Written exercise: Reproduce, word for word, only the lines from the one containing "obj.parent = empty" through the one containing "return fill(tree, node, sockets)", both included.

Collected material:
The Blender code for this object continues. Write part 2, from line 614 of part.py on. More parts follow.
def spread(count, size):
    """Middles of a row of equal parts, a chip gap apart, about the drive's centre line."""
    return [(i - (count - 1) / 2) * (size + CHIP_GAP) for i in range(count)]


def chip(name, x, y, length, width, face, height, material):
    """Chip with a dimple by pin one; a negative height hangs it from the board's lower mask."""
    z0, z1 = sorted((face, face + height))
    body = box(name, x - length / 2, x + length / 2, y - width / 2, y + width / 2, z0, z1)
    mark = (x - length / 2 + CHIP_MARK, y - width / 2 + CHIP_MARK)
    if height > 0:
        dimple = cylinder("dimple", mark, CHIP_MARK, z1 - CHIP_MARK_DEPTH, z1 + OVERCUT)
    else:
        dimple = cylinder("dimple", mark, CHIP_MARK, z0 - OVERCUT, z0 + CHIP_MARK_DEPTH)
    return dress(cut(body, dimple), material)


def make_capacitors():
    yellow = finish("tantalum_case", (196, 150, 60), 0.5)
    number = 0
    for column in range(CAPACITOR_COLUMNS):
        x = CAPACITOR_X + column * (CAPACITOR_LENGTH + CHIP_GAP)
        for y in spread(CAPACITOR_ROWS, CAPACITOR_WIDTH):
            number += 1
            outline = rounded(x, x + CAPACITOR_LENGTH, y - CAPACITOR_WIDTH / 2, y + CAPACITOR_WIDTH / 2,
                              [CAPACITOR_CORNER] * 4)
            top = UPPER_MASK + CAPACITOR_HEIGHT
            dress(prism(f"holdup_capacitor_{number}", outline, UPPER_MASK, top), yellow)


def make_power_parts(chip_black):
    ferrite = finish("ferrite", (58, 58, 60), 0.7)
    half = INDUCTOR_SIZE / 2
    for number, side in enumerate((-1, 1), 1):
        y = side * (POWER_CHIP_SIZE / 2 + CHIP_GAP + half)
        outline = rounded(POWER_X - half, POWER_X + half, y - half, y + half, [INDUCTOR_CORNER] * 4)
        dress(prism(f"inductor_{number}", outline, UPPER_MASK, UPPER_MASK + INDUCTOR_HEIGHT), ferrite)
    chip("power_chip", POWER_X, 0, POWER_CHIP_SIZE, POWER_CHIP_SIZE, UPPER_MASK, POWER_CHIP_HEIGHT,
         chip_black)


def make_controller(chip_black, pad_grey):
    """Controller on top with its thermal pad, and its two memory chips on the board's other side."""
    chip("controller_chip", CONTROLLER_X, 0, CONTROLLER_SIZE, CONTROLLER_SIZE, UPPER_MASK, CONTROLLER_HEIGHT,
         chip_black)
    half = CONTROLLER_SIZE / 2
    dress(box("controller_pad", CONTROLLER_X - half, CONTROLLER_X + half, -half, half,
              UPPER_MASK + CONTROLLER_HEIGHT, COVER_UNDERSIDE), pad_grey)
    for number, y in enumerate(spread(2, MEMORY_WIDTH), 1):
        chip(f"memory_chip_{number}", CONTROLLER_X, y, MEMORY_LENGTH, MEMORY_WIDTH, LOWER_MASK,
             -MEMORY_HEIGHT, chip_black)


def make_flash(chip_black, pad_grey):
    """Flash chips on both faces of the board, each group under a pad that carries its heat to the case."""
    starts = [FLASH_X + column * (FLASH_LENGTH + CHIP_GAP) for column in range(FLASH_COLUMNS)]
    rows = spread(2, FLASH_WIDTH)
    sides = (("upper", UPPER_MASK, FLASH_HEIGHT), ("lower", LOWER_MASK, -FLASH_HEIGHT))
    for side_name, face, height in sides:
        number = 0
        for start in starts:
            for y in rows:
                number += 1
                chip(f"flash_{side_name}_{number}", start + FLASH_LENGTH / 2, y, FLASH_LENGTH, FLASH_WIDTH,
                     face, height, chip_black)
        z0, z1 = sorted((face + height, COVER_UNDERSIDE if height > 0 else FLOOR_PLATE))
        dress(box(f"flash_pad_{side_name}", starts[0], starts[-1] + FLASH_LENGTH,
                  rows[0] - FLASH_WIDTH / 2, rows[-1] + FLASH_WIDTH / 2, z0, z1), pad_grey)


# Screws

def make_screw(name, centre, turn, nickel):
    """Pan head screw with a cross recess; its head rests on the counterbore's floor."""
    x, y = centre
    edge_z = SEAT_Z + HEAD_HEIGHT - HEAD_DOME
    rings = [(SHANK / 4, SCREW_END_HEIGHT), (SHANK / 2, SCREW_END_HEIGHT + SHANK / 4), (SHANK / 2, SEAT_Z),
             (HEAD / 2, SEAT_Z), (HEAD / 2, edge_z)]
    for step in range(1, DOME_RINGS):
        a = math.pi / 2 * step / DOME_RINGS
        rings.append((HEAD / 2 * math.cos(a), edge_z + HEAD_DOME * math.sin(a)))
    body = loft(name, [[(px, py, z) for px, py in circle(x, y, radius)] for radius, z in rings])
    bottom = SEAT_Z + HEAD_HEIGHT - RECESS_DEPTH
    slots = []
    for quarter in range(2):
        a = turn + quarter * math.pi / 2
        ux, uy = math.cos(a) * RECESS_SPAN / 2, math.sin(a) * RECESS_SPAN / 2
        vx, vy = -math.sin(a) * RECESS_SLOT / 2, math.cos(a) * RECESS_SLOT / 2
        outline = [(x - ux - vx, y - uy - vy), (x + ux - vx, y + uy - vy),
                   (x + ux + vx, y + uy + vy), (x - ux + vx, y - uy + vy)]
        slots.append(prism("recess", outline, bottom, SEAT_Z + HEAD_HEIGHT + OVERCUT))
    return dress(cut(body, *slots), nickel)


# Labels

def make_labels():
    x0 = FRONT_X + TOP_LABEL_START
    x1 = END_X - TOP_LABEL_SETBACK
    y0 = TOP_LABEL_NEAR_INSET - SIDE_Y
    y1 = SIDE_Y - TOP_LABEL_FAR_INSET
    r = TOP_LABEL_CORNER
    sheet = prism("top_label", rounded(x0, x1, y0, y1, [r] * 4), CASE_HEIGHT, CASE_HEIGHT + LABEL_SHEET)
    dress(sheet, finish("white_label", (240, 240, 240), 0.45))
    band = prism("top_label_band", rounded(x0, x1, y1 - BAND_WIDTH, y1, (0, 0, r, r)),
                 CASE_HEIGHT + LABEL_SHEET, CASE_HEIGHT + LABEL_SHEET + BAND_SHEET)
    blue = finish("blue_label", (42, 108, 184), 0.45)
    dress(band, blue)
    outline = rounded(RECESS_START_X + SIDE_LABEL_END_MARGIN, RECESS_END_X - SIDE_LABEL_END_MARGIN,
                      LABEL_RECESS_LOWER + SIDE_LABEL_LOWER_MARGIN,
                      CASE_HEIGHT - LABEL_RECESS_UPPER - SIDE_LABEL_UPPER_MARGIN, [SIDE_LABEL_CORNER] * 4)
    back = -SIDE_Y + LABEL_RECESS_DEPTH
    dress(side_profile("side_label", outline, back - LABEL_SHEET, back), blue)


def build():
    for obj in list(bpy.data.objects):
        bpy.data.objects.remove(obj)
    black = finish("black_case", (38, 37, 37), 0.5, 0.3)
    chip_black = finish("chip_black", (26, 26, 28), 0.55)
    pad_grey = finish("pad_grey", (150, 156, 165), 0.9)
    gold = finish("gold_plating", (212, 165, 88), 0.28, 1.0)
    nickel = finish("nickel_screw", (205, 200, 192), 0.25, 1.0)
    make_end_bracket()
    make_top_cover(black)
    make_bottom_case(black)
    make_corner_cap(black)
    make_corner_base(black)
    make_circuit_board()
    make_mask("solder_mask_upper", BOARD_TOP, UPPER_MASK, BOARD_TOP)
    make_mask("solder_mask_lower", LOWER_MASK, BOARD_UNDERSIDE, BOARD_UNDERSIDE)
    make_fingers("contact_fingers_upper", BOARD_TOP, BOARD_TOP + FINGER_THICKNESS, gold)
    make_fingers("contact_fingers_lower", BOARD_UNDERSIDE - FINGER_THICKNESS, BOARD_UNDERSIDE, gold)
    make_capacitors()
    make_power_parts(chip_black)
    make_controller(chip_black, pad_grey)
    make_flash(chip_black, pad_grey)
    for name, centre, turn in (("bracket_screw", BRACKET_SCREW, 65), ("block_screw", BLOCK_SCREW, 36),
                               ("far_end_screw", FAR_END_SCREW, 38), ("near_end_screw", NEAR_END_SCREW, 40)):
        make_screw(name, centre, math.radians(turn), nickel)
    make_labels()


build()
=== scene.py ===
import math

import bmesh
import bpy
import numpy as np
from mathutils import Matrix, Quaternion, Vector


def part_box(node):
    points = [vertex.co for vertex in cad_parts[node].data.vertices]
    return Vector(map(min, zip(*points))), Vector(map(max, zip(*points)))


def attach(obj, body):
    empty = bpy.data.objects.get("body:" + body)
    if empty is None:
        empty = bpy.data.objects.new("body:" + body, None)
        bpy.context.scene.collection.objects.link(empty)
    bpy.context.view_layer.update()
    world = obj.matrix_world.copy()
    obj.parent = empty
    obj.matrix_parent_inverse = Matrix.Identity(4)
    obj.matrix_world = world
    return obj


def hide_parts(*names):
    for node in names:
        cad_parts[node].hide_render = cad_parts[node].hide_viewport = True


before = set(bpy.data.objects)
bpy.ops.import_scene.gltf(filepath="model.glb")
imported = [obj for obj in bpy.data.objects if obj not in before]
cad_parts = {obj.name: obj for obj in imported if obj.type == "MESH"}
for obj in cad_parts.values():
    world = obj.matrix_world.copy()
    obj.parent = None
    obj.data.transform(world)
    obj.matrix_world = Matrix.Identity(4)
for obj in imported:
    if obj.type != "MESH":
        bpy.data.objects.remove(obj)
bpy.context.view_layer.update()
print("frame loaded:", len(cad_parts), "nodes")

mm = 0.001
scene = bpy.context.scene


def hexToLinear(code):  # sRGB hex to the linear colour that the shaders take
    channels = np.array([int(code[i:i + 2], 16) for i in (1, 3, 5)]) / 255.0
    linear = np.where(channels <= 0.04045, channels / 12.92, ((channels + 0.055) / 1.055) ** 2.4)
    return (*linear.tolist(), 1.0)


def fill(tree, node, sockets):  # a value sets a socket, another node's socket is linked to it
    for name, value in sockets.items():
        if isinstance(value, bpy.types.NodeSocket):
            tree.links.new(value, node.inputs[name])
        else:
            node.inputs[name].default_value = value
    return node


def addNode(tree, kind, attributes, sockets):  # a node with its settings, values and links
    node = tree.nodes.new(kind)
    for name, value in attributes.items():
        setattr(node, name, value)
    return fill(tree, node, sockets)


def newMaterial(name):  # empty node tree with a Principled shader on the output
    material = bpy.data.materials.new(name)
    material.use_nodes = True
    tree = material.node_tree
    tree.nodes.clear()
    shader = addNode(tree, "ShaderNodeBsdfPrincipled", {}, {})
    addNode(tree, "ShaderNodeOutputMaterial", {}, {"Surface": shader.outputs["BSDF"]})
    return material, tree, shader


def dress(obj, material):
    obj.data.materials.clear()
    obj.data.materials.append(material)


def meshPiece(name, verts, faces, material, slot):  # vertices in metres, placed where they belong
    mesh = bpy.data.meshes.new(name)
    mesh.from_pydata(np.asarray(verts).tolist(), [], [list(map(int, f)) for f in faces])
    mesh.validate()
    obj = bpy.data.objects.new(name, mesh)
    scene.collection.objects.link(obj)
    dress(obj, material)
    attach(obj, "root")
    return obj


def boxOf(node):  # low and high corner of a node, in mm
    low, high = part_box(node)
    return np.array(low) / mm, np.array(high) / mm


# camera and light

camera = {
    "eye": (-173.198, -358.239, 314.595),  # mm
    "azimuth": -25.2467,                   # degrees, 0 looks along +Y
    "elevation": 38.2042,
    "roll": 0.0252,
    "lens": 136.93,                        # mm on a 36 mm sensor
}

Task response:
    obj.parent = empty
    obj.matrix_parent_inverse = Matrix.Identity(4)
    obj.matrix_world = world
    return obj


def hide_parts(*names):
    for node in names:
        cad_parts[node].hide_render = cad_parts[node].hide_viewport = True


before = set(bpy.data.objects)
bpy.ops.import_scene.gltf(filepath="model.glb")
imported = [obj for obj in bpy.data.objects if obj not in before]
cad_parts = {obj.name: obj for obj in imported if obj.type == "MESH"}
for obj in cad_parts.values():
    world = obj.matrix_world.copy()
    obj.parent = None
    obj.data.transform(world)
    obj.matrix_world = Matrix.Identity(4)
for obj in imported:
    if obj.type != "MESH":
        bpy.data.objects.remove(obj)
bpy.context.view_layer.update()
print("frame loaded:", len(cad_parts), "nodes")

mm = 0.001
scene = bpy.context.scene


def hexToLinear(code):  # sRGB hex to the linear colour that the shaders take
    channels = np.array([int(code[i:i + 2], 16) for i in (1, 3, 5)]) / 255.0
    linear = np.where(channels <= 0.04045, channels / 12.92, ((channels + 0.055) / 1.055) ** 2.4)
    return (*linear.tolist(), 1.0)


def fill(tree, node, sockets):  # a value sets a socket, another node's socket is linked to it
    for name, value in sockets.items():
        if isinstance(value, bpy.types.NodeSocket):
            tree.links.new(value, node.inputs[name])
        else:
            node.inputs[name].default_value = value
    return node


def addNode(tree, kind, attributes, sockets):  # a node with its settings, values and links
    node = tree.nodes.new(kind)
    for name, value in attributes.items():
        setattr(node, name, value)
    return fill(tree, node, sockets)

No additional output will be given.